REPUBLIKA.CO.ID, JAKARTA -- Bank Indonesia (BI) mengaku tengah mengkaji soal penerbitan mata uang digital bank sentral atau Central Bank Digital Currency (CDBC). Hanya saja masih dalam tahap kajian awal.
"Kita masih petakan, kita lihat cost dan benefitnya. Yang terjadi di beberapa negara juga kita lihat. Jadi kajiannya belum selesai," ujar Kepala Departemen Kebijakan Sistem Pembayaran BI Onny Widjanarko kepada wartawan di Jakarta, Rabu, (31/1).
Lebih lanjut, BI menegaskan, kajian mengenai CDBC tidak bisa sebentar atau membutuhkan waktu lama. "Kalau di pipeline, kita akan coba usahakan selesaikan kajian dalam dua tahun dimulai dari 2018," ujar Onny.
Dengan begitu, diharapkan kajian tersebut bisa selesai pada 2020. Ia menjelaskan, kajian yang dimaksud bukan lagi analisis benchmarking tapi implikasinya.
"Kalau pada 2017 kan kita baru mulai benchmarking, kumpulin data segala macam. Maka kajian kita mulai tahun ini, mudah-mudahan bisa selesai (2020) bisa selesai. Lebih cepat lebih bagus," tuturnya.

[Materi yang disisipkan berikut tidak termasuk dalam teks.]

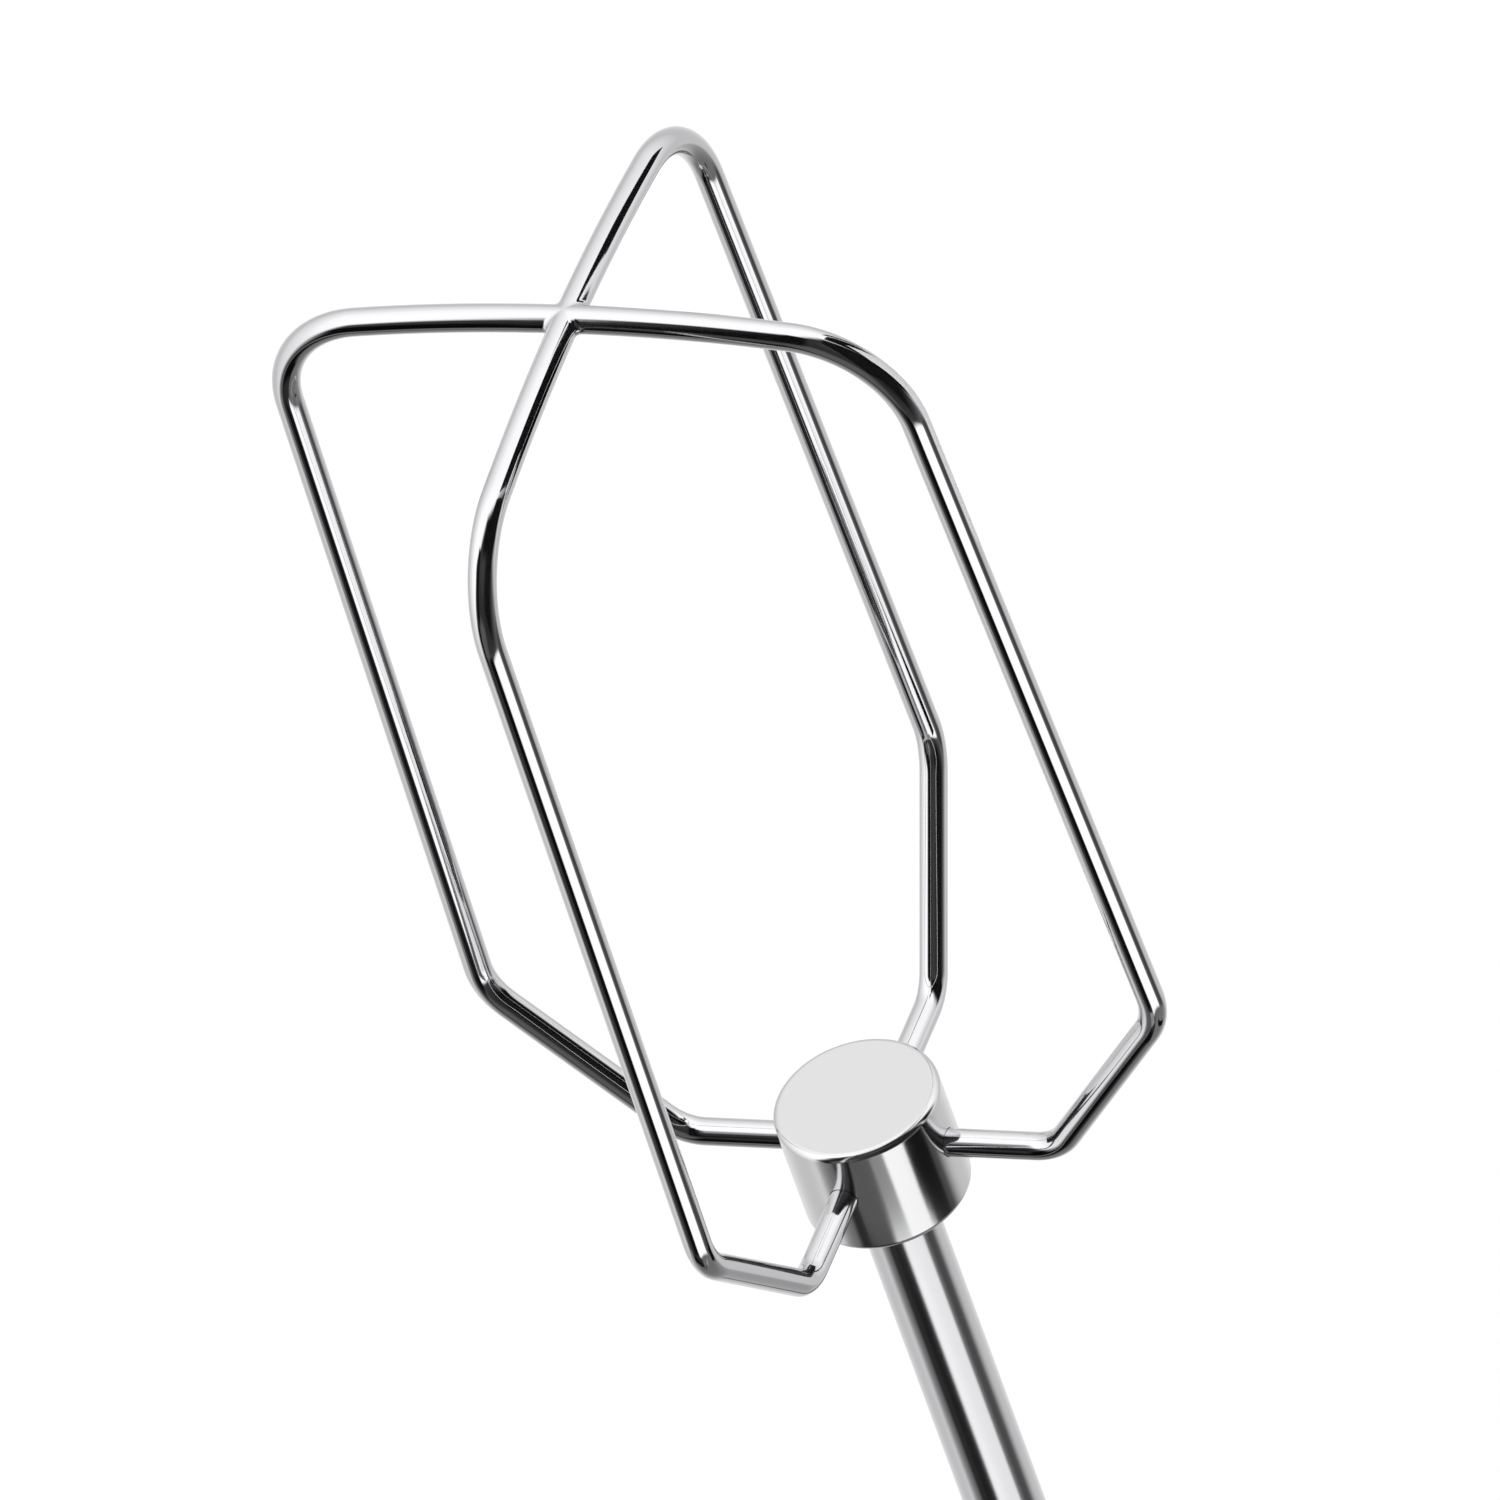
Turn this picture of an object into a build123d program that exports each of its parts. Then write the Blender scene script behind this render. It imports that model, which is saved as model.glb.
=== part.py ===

Dalam pengkajian CDBC, Onny menjelaskan, ada beberapa hal yang perlu dipelajari. Meliputi dari sisi Undang-Undang (UU) yang ada, infrastruktur, operasional, dan lainnya.
Saat ini hampir 70 persen bank sentral di dunia telah melakukan penelitian mengenai CDBC. Hanya saja memang belum ada yang menerapkannya secara resmi.
"Kalau yang pilot sudah ada. Jadi semuanya masih dikaji dan baru sedikit yang pilot project. Jadi sudah pilot project pun belum tentu mau terbitkan," kata Onny. Ia menambahkan, BI sendiri belum akan melakukan uji coba karena kajiannya pun baru tahap awal.
Salah satu negara yang tengah melakukan uji coba yakni Ekuador. "Itu harus kita teliti supaya jelas. Kita mau ke Ekuador secara virtual, kalau boleh kita ingin dapat riset mereka (Ekuador) sebelum uji coba," jelasnya.